Xmas tree books

For many people this is the time of year for lists: shopping lists, lists of presents to give, lists of books to prompt Santa, end-of-year “to do” lists, and – for some – lists of resolutions.

The last three can be combined – books to buy (or beg, steal and borrow), books to finish and books to look forward to. This would be my list of books to read, starting with three recommended by The Times in this season for trees – and for lovers of trees: Richard Mabey’s “Beechcombings: The Narrative of Trees“, Roger Deakin’s “Wildwood: A Journey Through Trees“, and “The Wild Places” by Robert Macfarlane.

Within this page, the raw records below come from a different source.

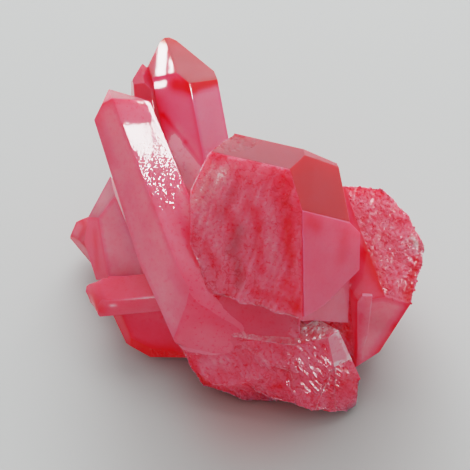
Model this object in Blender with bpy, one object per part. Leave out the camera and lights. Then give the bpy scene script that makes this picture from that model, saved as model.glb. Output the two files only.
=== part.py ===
# A cluster of dyed rock crystal: pointed blades, broken stubs and a rough mass grown
# together as one solid that rests on the sawn flat of its matrix.
# Millimetres in the tables, metres in the model, +Z up, origin under the middle of the cluster.

import math

import bmesh
import bpy
import numpy as np
from mathutils import Matrix, Vector, noise

MM = 0.001
HEAD_ANGLE = math.radians(51.8)     # between a quartz head face's normal and the long axis
GRAIN = 2.0                         # edge length of the facets on broken faces, mm
RELIEF = 0.7                        # depth of the pits and ridges on broken faces, mm
LIFT = 0.7                          # height of each underside over the resting flat, mm
LIFT_SLOPE = math.radians(5)        # undersides rise outward by this much
LOWEST = 0.4                        # no crystal reaches below this, mm
CLOSE_MARGIN = 0.3                  # blocks end this far outside their corners, mm
SHORTEST = 0.08                     # shorter edges are welded away, mm

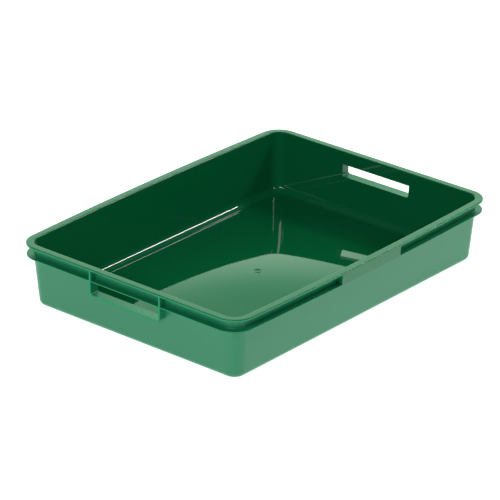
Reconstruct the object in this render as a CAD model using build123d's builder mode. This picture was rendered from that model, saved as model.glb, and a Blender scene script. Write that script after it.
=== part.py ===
from build123d import *
import math
import os

os.makedirs("parts", exist_ok=True)

# A shallow one-piece moulded tray. It stands on the XY plane with its long side along X,
# and the origin is under the middle of its floor. All sizes are in millimetres.

# Driving dimensions: the rim seen from above
length = 442.0
width = 313.0  # at the corners, where the long sides start to bow outward
height = 75.0
side_bow = 5.0  # how far the middle of each long side stands out past its ends
rim_corner_radius = 23.5

# Driving dimensions: walls and floor
wall = 2.2
rim_thickness = 2.4
rim_inner_rounding = 1.5
rim_outer_rounding = 0.9
wall_inset_at_rim = 7.1  # from the rim's edge in to the outer face of the wall
end_inset_at_floor = 13.8  # the same at the foot of a short wall
side_inset_at_floor = 11.7  # and at the foot of a long wall
outer_corner_at_floor = 14.0
outer_floor_rounding = 6.4
inner_floor_rounding = 8.5
floor_thickness = 2.6
crown = 9.0  # how far the middle of the floor is pushed up above its edges

# Driving dimensions: the lower flange, the hand grips and the closed stretch of each side
flange_top = 61.3
flange_thickness = 1.4
grip_width = 101.4
grip_bottom = 43.2
grip_rib = 2.3
grip_corner_radius = 5.0

# Driving dimensions: the underside and the gate mark
foot_band = 4.5  # width of the flat band that the tray stands on
foot_relief = 0.4
hollow_gain = 0.2  # how much more the hollow rises than the floor above it
gate_diameter = 10.0
gate_depth = 0.6

# Worked out from the dimensions above
half_length = length / 2
half_width = width / 2
rim_underside = height - rim_thickness
flange_underside = flange_top - flange_thickness
floor_half_length = half_length - end_inset_at_floor - wall
floor_half_width = half_width - side_inset_at_floor - wall
crown_margin = 1.0
dome_block_depth = 20.0
straight_bow = 0.05  # the wall's foot is bowed this little, so that it still matches the rim
grip_depth = end_inset_at_floor  # the ribs reach in to the wall
floor_middle = floor_thickness + crown
gate_sphere = ((gate_diameter / 2) ** 2 + gate_depth**2) / (2 * gate_depth)
foot_half_length = half_length - end_inset_at_floor - outer_floor_rounding - foot_band
foot_half_width = half_width - side_inset_at_floor - outer_floor_rounding - foot_band


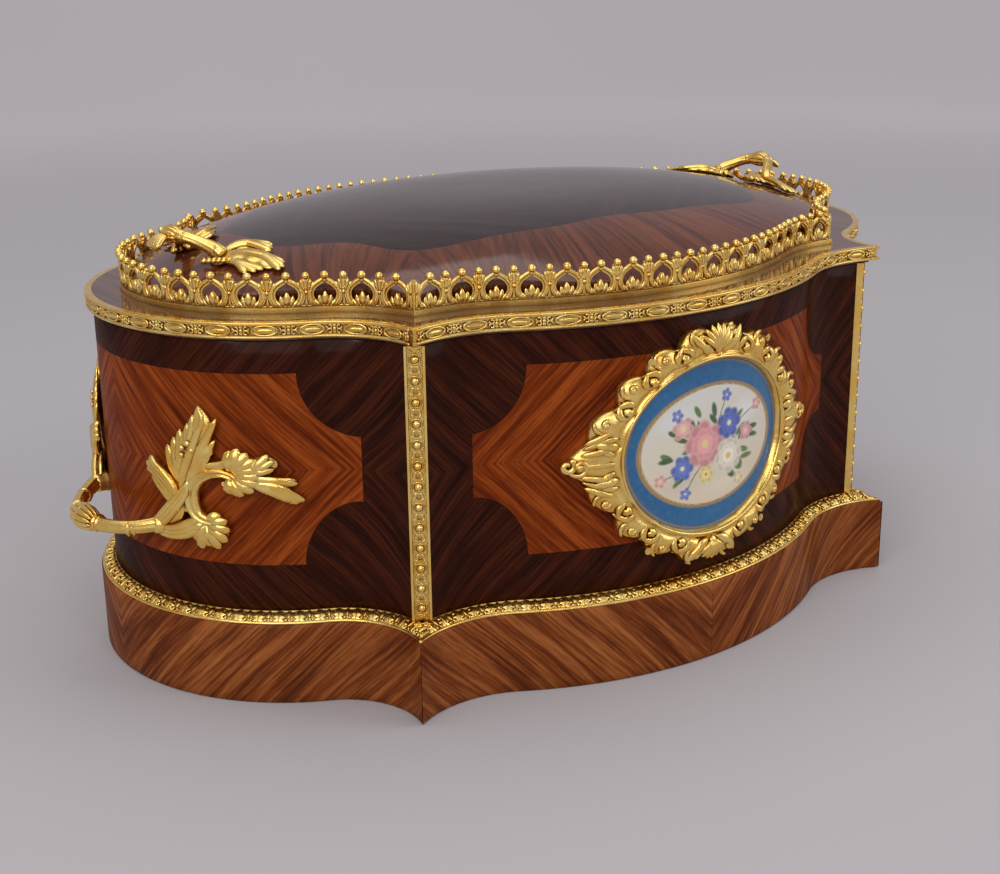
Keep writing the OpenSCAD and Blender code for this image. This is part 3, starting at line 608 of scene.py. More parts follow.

To which I would add Richard Mabey’s “Concise Flora Britannica” and Roger Deakin’s “Waterlog: A Swimmer’s Journey Through Britain”.

Plus two books of poetry, old and new. First, “Collected Poems of Ted Hughes” (there was a good article recently on the poet’s involvement in environmental campaigns), and second, “Woods Etc.” by Alice Oswald.

Also and more eclectically: “Feet in the Clouds: A Tale of Fell-Running and Obsession” by Richard Askwith, “The Worm Forgives the Plough” by John Stewart Collis, “Understories: The Political Life of Forests in Northern New Mexico” by Jake Kosek, and “Unnatural Wonders. Essays from the Gap Between Art and Life” (Arthur Danto).

Two text books: Herman Daly’s “Ecological Economics Textbook: A Workbook for Problem-based Learning”, and “Forest Ecology and Conservation: A Handbook of Techniques” by Adrian Newton.

And one to look out for in the library: “Welsh Furniture, 1250-1950” by Richard Bebb.

Finally, a late addition: “Ecological Debt: Global Warming & the Wealth of Nations” by Andrew Simms.